Le 18 du mois, les autorités françaises arrêtèrent des dizaines de leaders nationalistes, dont Bourguiba. Le Néo-Destour tint malgré cela son congrès sous la présidence du leader Hédi Chaker et réclama encore une fois l’indépendance totale.
L’Union générale tunisienne du travail (Ugtt), dirigée par le leader Farhat Hached, déclencha la grève générale. Tout cela favorisa le soulèvement du peuple tout entier. Des manifestations massives eurent lieu dans l’ensemble des villes du pays et des civils tunisiens tombèrent en martyrs, surtout à Kairouan et à Mateur. Cela incita l’entrée en action de la résistance armée, qui accomplit plusieurs opérations contre la gendarmerie française, surtout au Cap Bon et au Sahel.

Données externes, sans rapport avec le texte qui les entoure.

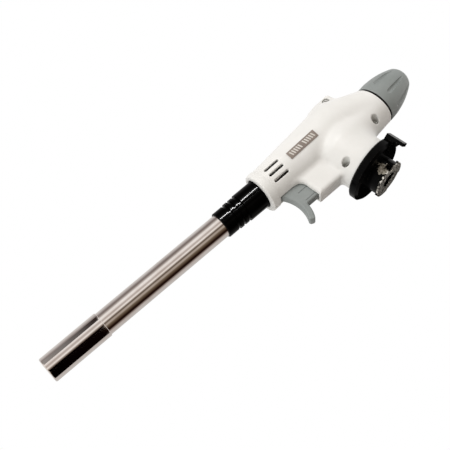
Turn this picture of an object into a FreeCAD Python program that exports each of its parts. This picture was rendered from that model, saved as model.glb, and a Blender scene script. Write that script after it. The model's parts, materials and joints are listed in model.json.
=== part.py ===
import FreeCAD, Part
import math
import os

# Gas torch head with a long flame tube, for a bayonet gas cartridge. Millimetres.
# Origin: centre of the socket's mouth, on the cartridge axis. +Z runs up that axis, away from the
# cartridge, +X points the way the flame goes, and +Y is the torch's left side.
# The barrel leaves the housing at an angle, so barrel pieces are placed by "reach", the distance in
# front of the housing's mouth along the barrel, and "rise", the height square to the barrel.

V = FreeCAD.Vector

# ---- where the three axes lie
BARREL_TILT = 8.0            # barrel above the horizontal, degrees
HOUSING_TILT = 5.2           # axis of the housing's tapered barrel above the horizontal, degrees
MOUTH_X = 63.6
MOUTH_Z = 64.0
KNOB_AXIS_Z = 43.9
RIM_X = -41.8                # rear face of the housing, where the knob starts

# ---- barrel
TUBE_R = 8.7
TUBE_WALL = 0.5
TUBE_TIP = 182.5
TUBE_TAIL = 12.0             # length of the tube inside the housing
SLEEVE_WALL = 0.7
SLEEVE_ROUNDING = 0.5
SLEEVE_TIP_ROUNDING = 1.0
SLEEVE_LENGTH = 46.5
SLEEVE_OVERHANG = 3.3        # sleeve past the end of the tube
MIXING_R = 4.0
MIXING_WALL = 0.6
MIXING_TAIL = 49.5           # rear end of the mixing tube, behind the mouth
AIR_HOLE_R = 1.6
BURNER_FRONT = 146.0
BURNER_LENGTH = 14.0
BURNER_FACE = 4.0            # thickness of the burner's drilled front
BURNER_SOCKET = 6.0          # how far the mixing tube goes into it
PORT_MARGIN = 1.6            # centres of the outer ports, inside the tube's bore
PORT_R = 0.85
GAUZE_GAP = 3.0
GAUZE_THICKNESS = 1.0
GAUZE_HOLE_R = 0.7
ELECTRODE_R = 0.5
ELECTRODE_BEND = 1.5
ELECTRODE_TIP = 6.5          # in front of the burner
ELECTRODE_TAIL = 26.0        # behind the burner's front
INSULATOR_R = 1.2
INSULATOR_TAIL = 24.0
LEAD_R = 1.1
LEAD_START = -46.0
LEAD_BEND = 4.0

# ---- collar
COLLAR_LENGTH = 35.5         # in front of the mouth
COLLAR_WALL = 1.25           # at the front end
COLLAR_RIDGE_STEP = 0.4      # outer radius above the front end's
COLLAR_REAR_STEP = 0.85
COLLAR_FLANGE_STEP = 2.05
COLLAR_FLANGE_FRONT = -3.2
COLLAR_FLANGE_BACK = -6.2
COLLAR_CHAMFER = 0.5
COLLAR_HUB = 1.2             # its rear end inside the housing, smaller by this
GROOVE_DEPTH = 1.5
GROOVE_WIDTH = 2.2
GROOVE_SLOPE = 0.3
GROOVES = 3
GROOVE_PITCH = 4.6
FIRST_GROOVE = 26.2

# ---- housing
WALL = 2.2
FRONT_WALL = 8.8             # solid ring at the mouth that holds the collar
MOUTH_RING = 3.8             # from the collar's outside to the housing's outside, at the mouth
BEAD_HEIGHT = 0.4
BEAD_LENGTH = 6.6
COLLAR_GAP = 0.6             # round the collar where it leaves the housing
FIT = 0.1                    # where the housing clamps the collar
BODY_R = 18.8                # at the far end of the tapered part
BODY_LENGTH = 80.0
REAR_R = 15.9                # at the knob
NECK_R = 20.0
NECK_TOP = 48.5
NECK_SHOULDER = 9.0
BASE_GAP = 0.4
NECK_GAP = 0.3               # round the knob's neck and the base's pilot
SLOT_LENGTH = 12.8
SLOT_WIDTH = 1.9
SLOT_PITCH = 5.2
SLOT_REACH = -16.4           # middle of the air slots
SLOT_RISE = -1.1
LUG_HALF = 3.4
LUG_FOOT = 61.0
LUG_TOP = 76.5
BOX_HALF = 7.8
BOX_BOTTOM = -32.6
BOX_REAR = -56.0
BOX_ROUNDING = 2.2
LABEL_LENGTH = 25.6
LABEL_HEIGHT = 6.0
LABEL_THICKNESS = 0.5
LABEL_REACH = -42.3
LABEL_RISE = 0.5
LABEL_TILT = 1.2             # up towards the rear, against the barrel, degrees

# ---- trigger
TRIGGER_HALF = 3.9
TRIGGER_FRONT = -8.3
TRIGGER_TOP = -13.9
TRIGGER_BOTTOM = -30.0
TRIGGER_TRAVEL = 5.0
TRIGGER_CLEARANCE = 0.35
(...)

Sous les ordres du général Garbey au scandaleux passé criminel, la soldatesque française s’attaqua à plusieurs villes et localités du Cap Bon et entreprit les pires massacres, incendies, pillages et viols. Des bébés furent même écrasés de sang-froid sous les bottes des légionnaires et des parachutistes. Puis ce fut le tour du Sahel avec cependant une moindre intensité, car l’opinion publique internationale eut connaissance des agissements criminels des autorités coloniales déjà cités.
En mars, Paris se dota d’un nouveau gouvernement qui donna carte blanche à de Hauteclocque. Celu-ci donna tout les pouvoirs sécuritaires à Garbey, entreprit des menaces à l’encontre du Bey et fit arrêter et déporter à Kébili les ministres Chenik, Materi, Ben Salem et M.S. Mzali. Il ordonna par ailleurs le transfert de Bourguiba de Tabarka à Remada dans l’extrême sud du pays.
Les autorités coloniales continuèrent leur politique répressive et s’engagèrent même dans les assassinats politiques. Ainsi tour à tour, les leaders Farhat Hached, Hédi Chaker et Abderrahmane Mami, ainsi que d’autres militants, furent lâchement abattus. Depuis, le peuple tunisien ne pliera plus l’échine jusqu’au recouvrement de sa pleine souveraineté.